Several researchers have sought to quantify the impact of limb darkening on the spectral distribution of solar irradiance. The phenomenon of limb darkening is exhibited by a gradual decrease in the brightness of the solar disk as observed from its center to its edge (or limb). This phenomenon occurs because the solar atmosphere increases in temperature with depth. In addition, the visible light near the edge of the solar disk must traverse through a greater length of the photosphere (the visible surface of the sun) than visible light emanating from near the center of the disk. Therefore, the relative contribution of radiation emanating from the center and the limb varies during an eclipse. The emission characteristics are also dependent on wavelength due to the varying temperatures within the photosphere (from 4400 K at the top of the photosphere to 6600 K at the bottom). Thus, during an eclipse, the extraterrestrial solar irradiance is both spectral (wavelength dependent) and temporal (time dependent).

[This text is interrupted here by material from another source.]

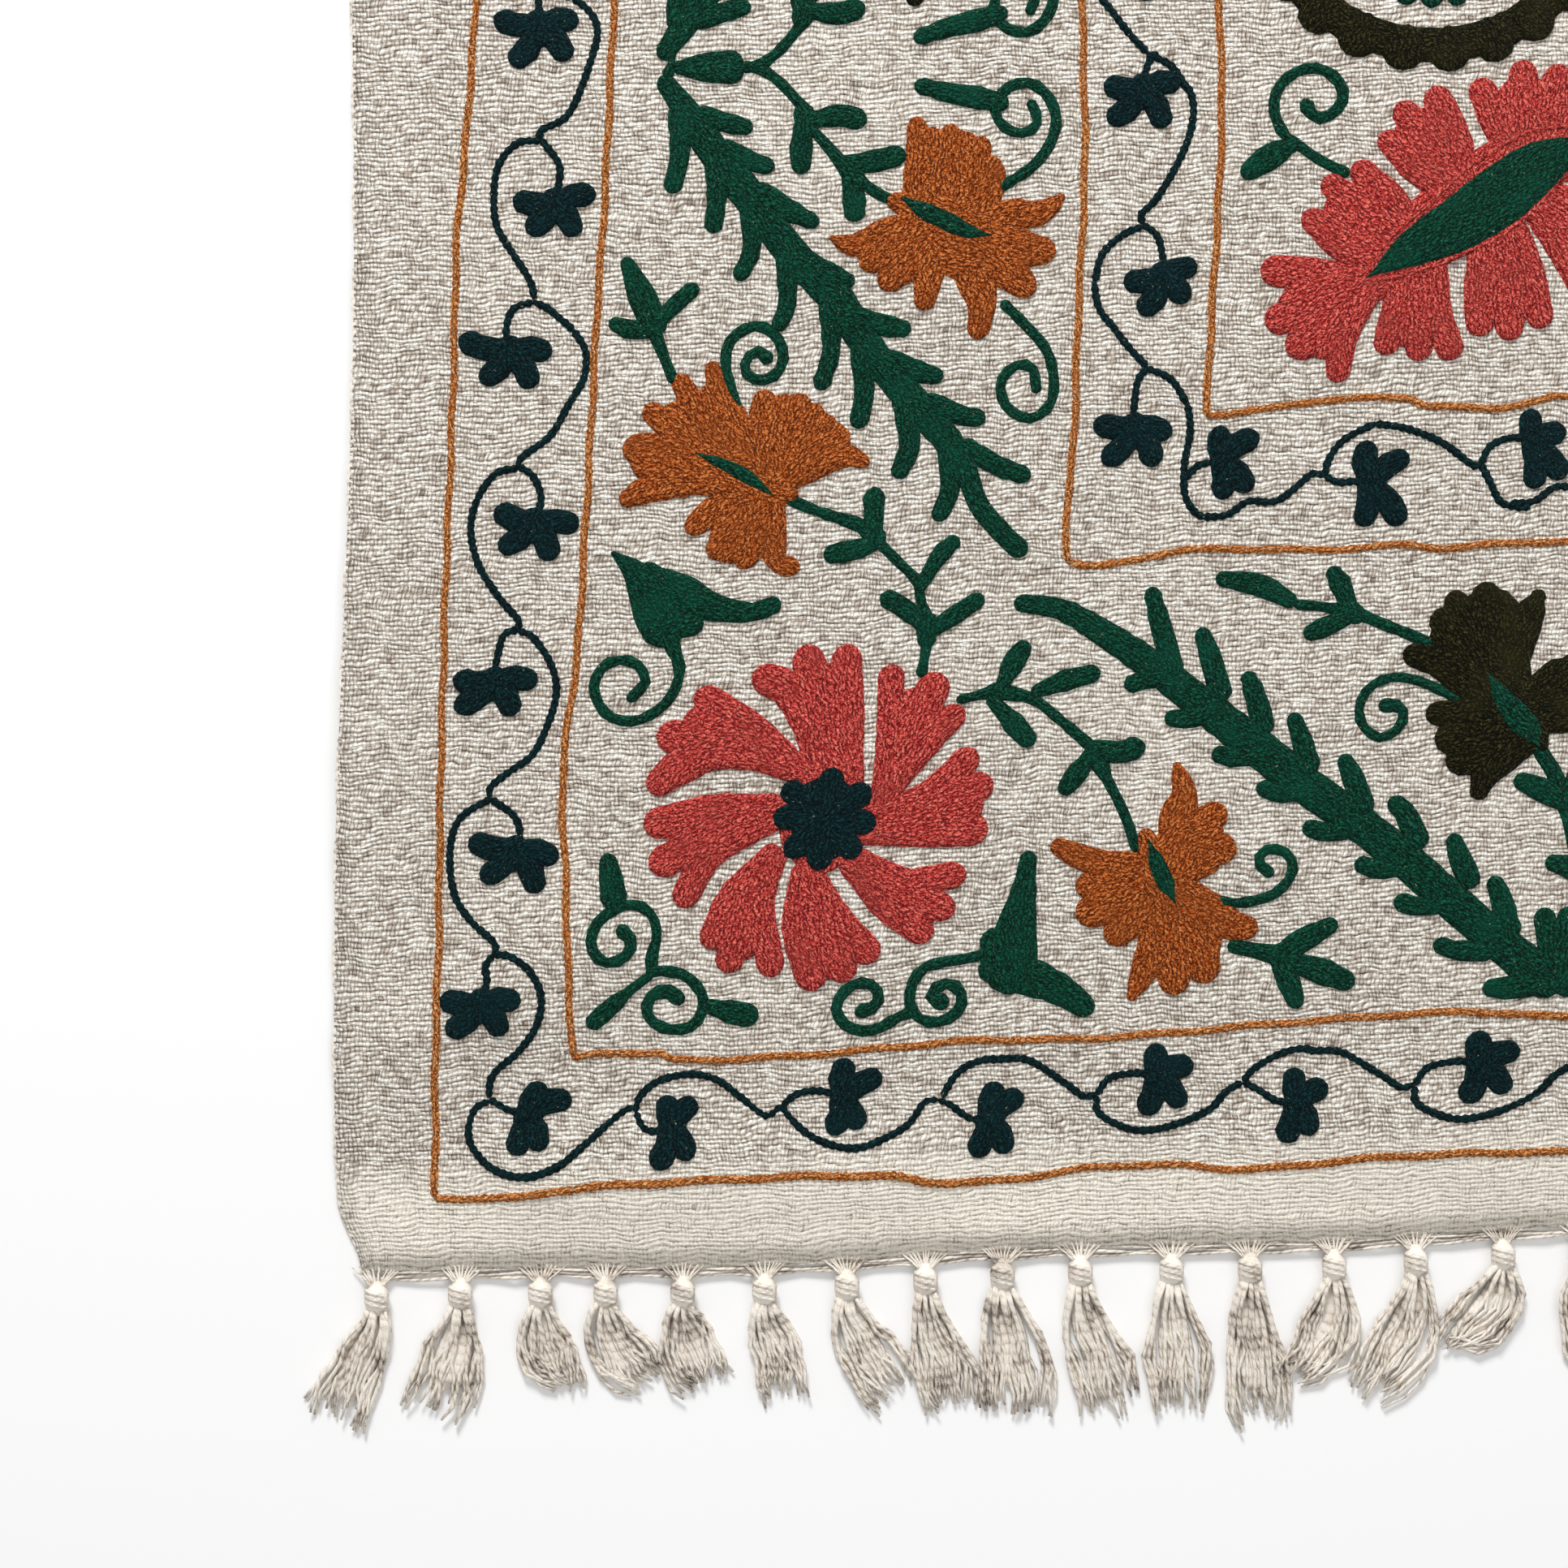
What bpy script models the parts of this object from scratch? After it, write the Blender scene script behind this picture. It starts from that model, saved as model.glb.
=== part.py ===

Blumthaler et al. [5] quantified the spectral distribution of solar irradiance in the UV spectrum and subsequent changes in the total ozone column based on the measurements taken during the 29 March 2006 solar eclipse. The authors’ measurements indicated a decrease in the total ozone column before totality followed by a symmetric increase after totality. Blumthaler et al. found that the limb darkening phenomenon had an insignificant impact on changes to the total ozone column. Instead, the authors attributed the measured reduction in the total ozone column to contamination of direct normal irradiance measurements by diffuse components. In good agreement with Zerefos et al. [4], the authors found that the attenuation of solar irradiance during the eclipse was not purely a function of the geometrical sun coverage but was also wavelength dependent. More specifically, the authors found that the solar irradiance at shorter wavelengths was reduced by a greater amount during the eclipse than solar irradiance at longer wavelengths. It should be noted that a consortium of researchers participated in the quantification of surface and extraterrestrial solar irradiance during the 29 March 2006 solar eclipse from the same location and similar conclusions can be found in the manuscripts of Kazadzis et al. [6] and Kazantzidis et al. [7].

Historical atmospheric temperature observations

Phillips [8] developed a semi-theoretical model for predicting air temperature fluctuations as a function of time during a solar eclipse. In his model, Phillips assumed that the intensity of the solar radiation was constant. Thus, absorption of the solar irradiance in the atmosphere and the optical depth of the atmosphere were neglected. In addition, scattering of solar radiation in the atmosphere was neglected. Despite the aforementioned limitations, Philips’ model was in good agreement with experimental measurements taken during the solar eclipse on 20 May 1966. Phillips noted that the occultation of the sun by the moon would affect the diurnal variation of the air temperature. However, a temperature drop need not necessarily occur. In fact, while a small temperature drop was experimentally measured, Phillips’ model did not predict a temperature drop. This is because the solar eclipse occurred in the morning at the author’s location. As such, the rate of change in the air temperature was predicted to decrease until the time of maximum eclipse after which the temperature would increase again. To reiterate, the author pointed out that a decrease in the magnitude of the air temperature is not a physical requirement. Instead, only a decrease in the magnitude of the temperature gradient is mandated during a morning eclipse. However, in the literature reviewed in the present study, temperature drops were in fact recorded in all instances.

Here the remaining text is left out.